In mathematics, expressing polynomials in standard form is crucial for clear presentation and ease of further computation. To write a polynomial in standard form, you should arrange the terms in descending order of their exponents. This means starting with the term with the highest degree and working your way down to the constant term, which has an implied zero exponent.

For example, the polynomial \[-3x^{4} + 8x^{2} - 5\] is correctly placed in standard form as the terms are ordered by the descending powers of \(x\). The highest power term is \(-3x^4\), followed by \(8x^2\), and finally, the constant term \(-5\).

Ensuring your polynomial is in standard form allows not just better organization, but also facilitates polynomial addition, subtraction, and comparison.

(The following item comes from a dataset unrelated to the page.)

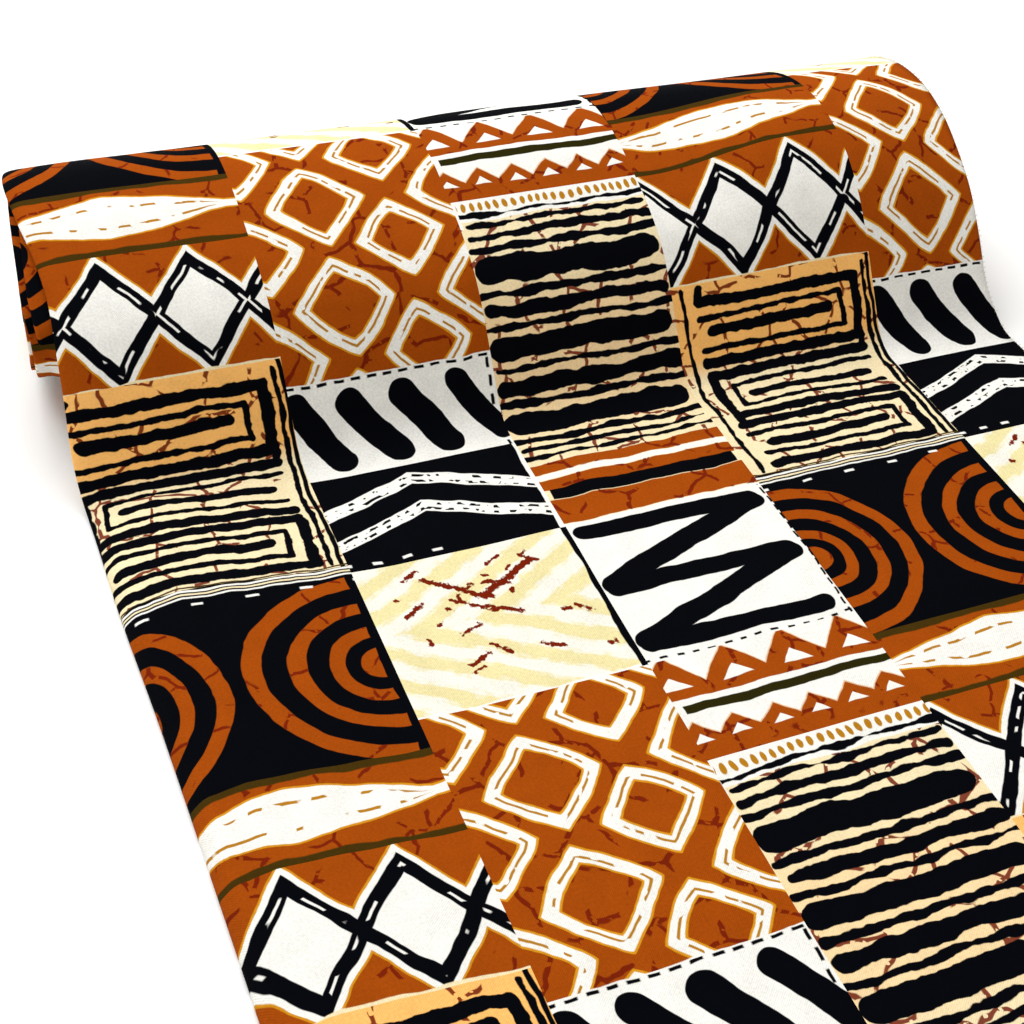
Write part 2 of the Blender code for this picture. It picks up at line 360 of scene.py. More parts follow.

The distributive property is a fundamental algebraic principle used to simplify expressions and perform operations like the one in the example given. It states that multiplying a sum by a number gives the same result as multiplying each addend individually and then adding the products. The property can be represented as: \[a(b + c) = ab + ac\].

When dealing with polynomials, the distributive property is applied to multiply two binomials. In the exercise provided, each term in the first binomial \((3x^2 - 5)\) is distributed over each term in the second binomial \((-x^2 + 1)\):

• \(3x^2\) is multiplied by \(-x^2\) and \(1\)
• \(-5\) is multiplied by \(-x^2\) and \(1\)

This operation expands the expression, preparing it for further simplification. Proper application of the distributive property is key to working with binomials and polynomials, paving the way for easier simplification and combination of like terms.

Combining like terms is an essential step in simplifying polynomial expressions. Like terms are those that have the same variable raised to the same power. To combine them, you simply add or subtract the coefficients. The original exercise results in the expanded expression: \[-3x^4 + 3x^2 + 5x^2 - 5\].

Here, \(3x^2\) and \(5x^2\) are like terms because they both involve \(x^2\). To combine them, add their coefficients:

• \(3x^2 + 5x^2 = 8x^2\)

After combining like terms, the expression simplifies to: \[-3x^4 + 8x^2 - 5\].

This step is crucial for obtaining the polynomial in its simplest form, which is often required before solving, graphing, or integrating the polynomial. It also makes the expression clear and concise for interpretation.